Exxon Mobil CEO Darren Woods described Venezuela as currently “uninvestable,” citing past asset seizures and unresolved disputes over compensation. His comments followed a meeting between President Donald Trump and U.S. oil executives, where Trump encouraged increased investment in the South American country.
Woods noted that Exxon had previously invested in Venezuela but faced significant risks, including nationalization of its assets. He emphasized the need for legal and financial transparency, contract protections, and guarantees for worker safety before any future investments could be considered.
“Look, we need safety guarantees, we need to ensure that personnel operating in the region are going to be out of harm’s way,” Woods said. “We need a legal system that protects the sanctity of contracts and a financial system that’s transparent.”

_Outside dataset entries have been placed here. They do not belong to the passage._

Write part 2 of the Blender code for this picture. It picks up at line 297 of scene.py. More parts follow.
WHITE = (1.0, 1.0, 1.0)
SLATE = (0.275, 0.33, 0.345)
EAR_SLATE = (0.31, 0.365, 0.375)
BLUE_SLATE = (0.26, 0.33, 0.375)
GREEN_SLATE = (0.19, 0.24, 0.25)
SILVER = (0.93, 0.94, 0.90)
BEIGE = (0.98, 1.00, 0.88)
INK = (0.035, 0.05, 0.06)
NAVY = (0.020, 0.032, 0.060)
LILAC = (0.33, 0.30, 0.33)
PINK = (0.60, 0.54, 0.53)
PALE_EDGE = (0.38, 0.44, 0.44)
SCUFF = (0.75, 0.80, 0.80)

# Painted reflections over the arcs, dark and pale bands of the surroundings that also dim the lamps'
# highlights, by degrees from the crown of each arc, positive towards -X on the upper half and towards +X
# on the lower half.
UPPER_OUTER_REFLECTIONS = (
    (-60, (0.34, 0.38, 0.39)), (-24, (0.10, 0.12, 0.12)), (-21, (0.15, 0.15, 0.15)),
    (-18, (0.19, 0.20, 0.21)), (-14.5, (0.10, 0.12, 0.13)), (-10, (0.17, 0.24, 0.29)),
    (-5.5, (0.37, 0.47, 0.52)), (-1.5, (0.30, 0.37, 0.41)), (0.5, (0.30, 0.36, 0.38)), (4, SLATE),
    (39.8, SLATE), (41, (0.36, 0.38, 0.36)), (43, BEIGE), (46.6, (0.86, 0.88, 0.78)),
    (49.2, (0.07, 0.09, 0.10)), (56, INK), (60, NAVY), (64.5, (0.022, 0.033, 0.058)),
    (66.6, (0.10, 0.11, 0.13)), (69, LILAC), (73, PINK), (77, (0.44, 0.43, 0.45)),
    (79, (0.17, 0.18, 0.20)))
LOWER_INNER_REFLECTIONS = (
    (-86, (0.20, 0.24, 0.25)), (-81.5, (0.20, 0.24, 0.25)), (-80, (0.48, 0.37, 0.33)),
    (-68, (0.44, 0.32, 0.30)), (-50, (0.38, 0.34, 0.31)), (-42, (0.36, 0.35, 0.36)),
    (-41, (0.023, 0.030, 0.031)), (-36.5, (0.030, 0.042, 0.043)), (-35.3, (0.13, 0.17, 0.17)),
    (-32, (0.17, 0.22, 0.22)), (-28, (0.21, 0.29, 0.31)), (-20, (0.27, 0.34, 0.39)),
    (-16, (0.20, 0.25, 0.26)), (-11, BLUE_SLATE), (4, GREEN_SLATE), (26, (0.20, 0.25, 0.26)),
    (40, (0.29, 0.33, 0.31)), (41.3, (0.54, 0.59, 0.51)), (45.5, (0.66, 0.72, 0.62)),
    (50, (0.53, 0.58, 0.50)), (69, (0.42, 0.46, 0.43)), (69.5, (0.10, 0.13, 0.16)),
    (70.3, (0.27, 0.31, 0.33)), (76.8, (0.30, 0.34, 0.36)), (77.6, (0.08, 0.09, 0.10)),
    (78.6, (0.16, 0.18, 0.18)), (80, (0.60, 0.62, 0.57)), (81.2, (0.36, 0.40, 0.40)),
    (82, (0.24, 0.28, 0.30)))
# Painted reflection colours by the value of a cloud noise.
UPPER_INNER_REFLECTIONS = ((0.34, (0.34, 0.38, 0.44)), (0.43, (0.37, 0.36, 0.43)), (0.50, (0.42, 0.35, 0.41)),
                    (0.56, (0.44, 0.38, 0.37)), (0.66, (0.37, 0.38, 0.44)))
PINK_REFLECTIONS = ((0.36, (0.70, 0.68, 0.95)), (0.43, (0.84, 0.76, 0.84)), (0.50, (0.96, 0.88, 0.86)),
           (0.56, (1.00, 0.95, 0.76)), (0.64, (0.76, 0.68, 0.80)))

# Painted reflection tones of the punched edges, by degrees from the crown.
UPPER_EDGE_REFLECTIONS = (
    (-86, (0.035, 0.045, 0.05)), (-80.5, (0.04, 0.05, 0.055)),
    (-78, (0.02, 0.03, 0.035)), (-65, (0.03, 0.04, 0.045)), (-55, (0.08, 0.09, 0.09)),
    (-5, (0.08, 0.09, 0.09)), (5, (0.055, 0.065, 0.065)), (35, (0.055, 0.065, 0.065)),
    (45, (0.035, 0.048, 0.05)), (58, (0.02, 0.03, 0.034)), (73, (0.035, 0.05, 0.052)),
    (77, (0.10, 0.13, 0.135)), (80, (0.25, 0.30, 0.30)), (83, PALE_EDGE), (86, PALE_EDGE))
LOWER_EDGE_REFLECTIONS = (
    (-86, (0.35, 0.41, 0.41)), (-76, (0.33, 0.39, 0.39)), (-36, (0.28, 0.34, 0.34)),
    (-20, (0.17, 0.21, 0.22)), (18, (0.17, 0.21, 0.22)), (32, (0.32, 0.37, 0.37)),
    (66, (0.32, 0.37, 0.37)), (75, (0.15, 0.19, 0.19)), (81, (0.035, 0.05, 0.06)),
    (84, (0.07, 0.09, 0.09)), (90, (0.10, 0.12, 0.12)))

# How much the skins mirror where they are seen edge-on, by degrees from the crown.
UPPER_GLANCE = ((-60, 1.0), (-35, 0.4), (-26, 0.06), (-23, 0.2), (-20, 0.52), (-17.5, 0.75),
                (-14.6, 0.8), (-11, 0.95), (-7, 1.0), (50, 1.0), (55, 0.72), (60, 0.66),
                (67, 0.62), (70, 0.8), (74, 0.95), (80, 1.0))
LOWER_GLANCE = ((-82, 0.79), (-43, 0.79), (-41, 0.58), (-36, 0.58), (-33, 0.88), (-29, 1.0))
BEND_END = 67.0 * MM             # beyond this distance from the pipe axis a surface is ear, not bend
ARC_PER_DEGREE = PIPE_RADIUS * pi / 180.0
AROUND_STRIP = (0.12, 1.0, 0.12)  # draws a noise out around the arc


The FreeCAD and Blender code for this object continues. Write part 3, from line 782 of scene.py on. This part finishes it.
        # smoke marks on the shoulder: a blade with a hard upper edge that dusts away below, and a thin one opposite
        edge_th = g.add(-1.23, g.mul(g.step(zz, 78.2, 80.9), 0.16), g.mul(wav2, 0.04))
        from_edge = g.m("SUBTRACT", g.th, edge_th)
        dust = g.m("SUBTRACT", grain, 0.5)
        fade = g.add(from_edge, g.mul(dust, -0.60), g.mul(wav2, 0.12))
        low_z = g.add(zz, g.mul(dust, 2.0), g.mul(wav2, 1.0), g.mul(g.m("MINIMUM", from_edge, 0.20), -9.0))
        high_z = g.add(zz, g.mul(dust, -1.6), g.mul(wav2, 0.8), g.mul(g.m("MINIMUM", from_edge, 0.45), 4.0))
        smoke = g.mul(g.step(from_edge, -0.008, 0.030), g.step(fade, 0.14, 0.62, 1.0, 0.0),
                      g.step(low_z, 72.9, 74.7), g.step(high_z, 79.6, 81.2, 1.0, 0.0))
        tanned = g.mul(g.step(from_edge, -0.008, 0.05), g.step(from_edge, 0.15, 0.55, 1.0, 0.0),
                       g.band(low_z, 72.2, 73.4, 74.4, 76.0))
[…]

Venezuela was once a major oil producer, outputting around 3.5 million barrels per day before political and economic turmoil under Hugo Chávez contributed to a long-term decline.
Despite tensions over Venezuela, analysts remain positive on Exxon Mobil as an investment. The company’s diversified operations—in upstream production, refining, and petrochemicals—allow it to manage market volatility. Exxon’s refining and chemicals businesses often offset lower crude prices with improved profit margins.
Exxon also maintains a strong balance sheet and a consistent capital return program. The company plans to buy back $20 billion in shares over the next year, which is expected to continue if Brent crude prices remain in the $60 to $65 per barrel range.
“They pay an outstanding dividend that’s been rising over the course of history,” one analyst said. “Quality of assets, balance sheet, management, and shareholder returns make this an attractive investment.”